The second movement has memorably scherzo-like slitherings. But by then I was starting to worry about some of the rhetoric. The line between inevitability and obviousness is a thin one and can only be subjectively drawn. But I began to tire of the affirmative tone, and the passages for harmon-muted brass had a seasick quality that I'm not sure was intended.

The shorter final movement, incorporating words from Psalm 8 sung by treble voices, rather confirmed suspicions of a lack of melodic distinction and surface rhythmic interest. The psalm-setting itself sounded contrived, leaving Wilby's spiritual ambitions, and, sadly, the symphony as a whole, high and dry. The final impression was of fertile ground in need of better seed.

The BBC Philharmonic presented the latest in a long line of fearsomely competent premiere performances, and Yan Pascal Tortelier's direction was secure and full-blooded. But it disturbs me somewhat that an orchestra that has played so often in the Royal Northern College of Music has still not adapted to this lively acoustic and restricted space: much of the playing was seriously over-projected.

Tortelier himself is something of a live wire, and performances are never routine when he is on the podium. That he and the orchestra have embarked on a series of Hindemith recordings together might seem to involve a mismatch of temperament. But the results have proved the opposite - that Gallic flair and English enthusiasm can be the perfect foil for Teutonic dourness. Fears that the 1921 Rag Time might be upstaged by Ian Kemp's virtuosically witty programme-note were soon stilled. This poker-faced send-up of a Bach fugue made an ideal concert-opener, at once provocative and entertaining, and proof that such a thing can still be found if you have your finger on the musical pulse.

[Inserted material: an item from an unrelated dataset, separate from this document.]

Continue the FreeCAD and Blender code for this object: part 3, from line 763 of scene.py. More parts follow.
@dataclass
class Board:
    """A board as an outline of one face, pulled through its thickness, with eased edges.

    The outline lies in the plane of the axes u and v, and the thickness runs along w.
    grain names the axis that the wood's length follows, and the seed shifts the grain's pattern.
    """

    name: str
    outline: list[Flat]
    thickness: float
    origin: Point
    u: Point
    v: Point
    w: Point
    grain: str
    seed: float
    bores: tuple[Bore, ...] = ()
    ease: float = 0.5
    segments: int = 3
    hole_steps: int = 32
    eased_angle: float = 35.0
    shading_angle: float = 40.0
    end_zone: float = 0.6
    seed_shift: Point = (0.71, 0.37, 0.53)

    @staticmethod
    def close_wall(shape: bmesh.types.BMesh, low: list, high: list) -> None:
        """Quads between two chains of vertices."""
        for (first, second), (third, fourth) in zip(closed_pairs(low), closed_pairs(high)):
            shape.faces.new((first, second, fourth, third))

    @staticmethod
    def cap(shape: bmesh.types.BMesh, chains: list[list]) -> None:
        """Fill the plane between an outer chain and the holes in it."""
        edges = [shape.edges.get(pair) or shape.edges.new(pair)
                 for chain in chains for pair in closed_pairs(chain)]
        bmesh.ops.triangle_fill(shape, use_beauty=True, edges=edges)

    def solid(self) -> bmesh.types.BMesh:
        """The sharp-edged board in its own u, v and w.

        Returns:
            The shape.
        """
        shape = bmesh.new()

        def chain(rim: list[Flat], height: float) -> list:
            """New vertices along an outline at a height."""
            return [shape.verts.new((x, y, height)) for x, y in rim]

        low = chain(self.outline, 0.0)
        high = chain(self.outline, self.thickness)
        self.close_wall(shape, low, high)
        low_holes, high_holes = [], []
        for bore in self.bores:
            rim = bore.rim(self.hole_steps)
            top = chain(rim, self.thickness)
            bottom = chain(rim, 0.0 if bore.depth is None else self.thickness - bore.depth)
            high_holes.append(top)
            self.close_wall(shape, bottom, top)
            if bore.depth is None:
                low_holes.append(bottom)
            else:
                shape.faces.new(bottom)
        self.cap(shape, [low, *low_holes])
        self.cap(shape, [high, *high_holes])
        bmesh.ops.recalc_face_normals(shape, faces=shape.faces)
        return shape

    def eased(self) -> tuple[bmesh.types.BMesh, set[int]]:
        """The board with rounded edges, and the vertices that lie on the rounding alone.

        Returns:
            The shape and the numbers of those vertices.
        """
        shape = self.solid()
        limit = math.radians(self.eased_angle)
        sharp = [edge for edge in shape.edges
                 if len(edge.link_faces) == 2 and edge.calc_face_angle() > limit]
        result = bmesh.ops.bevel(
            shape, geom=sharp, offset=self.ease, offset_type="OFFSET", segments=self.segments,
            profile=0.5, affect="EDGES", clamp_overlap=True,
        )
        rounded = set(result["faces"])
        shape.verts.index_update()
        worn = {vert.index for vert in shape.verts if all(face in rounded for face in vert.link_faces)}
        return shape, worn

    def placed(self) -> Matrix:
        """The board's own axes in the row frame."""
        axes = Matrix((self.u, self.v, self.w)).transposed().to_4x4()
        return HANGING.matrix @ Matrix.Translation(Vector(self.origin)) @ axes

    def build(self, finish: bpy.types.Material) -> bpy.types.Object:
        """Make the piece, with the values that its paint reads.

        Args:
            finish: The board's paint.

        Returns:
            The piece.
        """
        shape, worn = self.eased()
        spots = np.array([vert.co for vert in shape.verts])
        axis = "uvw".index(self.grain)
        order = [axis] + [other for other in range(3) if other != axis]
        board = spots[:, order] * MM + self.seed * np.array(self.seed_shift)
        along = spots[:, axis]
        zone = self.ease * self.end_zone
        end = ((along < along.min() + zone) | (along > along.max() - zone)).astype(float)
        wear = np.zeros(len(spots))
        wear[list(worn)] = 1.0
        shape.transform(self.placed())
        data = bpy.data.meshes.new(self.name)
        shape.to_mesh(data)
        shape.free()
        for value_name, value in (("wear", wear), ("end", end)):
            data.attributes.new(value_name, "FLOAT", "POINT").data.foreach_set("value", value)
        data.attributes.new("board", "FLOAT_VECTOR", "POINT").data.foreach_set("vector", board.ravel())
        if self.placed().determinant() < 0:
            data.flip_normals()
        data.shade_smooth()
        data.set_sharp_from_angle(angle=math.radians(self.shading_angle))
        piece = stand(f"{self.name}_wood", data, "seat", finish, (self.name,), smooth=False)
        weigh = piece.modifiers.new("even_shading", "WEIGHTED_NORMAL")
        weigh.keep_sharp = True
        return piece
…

Tortelier fils then accompanied Oistrakh fils, the now rather senior Igor, in Prokofiev's Violin Concerto No 2. This was a very mixed bag - for the most part authoritative and vividly coloured, yet somehow also curiously ungiving and all-purpose romantic in expression. Violinistic fireworks abounded (and super-abounded in the Paganini Caprice which Oistrakh threw in as an encore), but lyrical lines often had more magic when the orchestra took them over.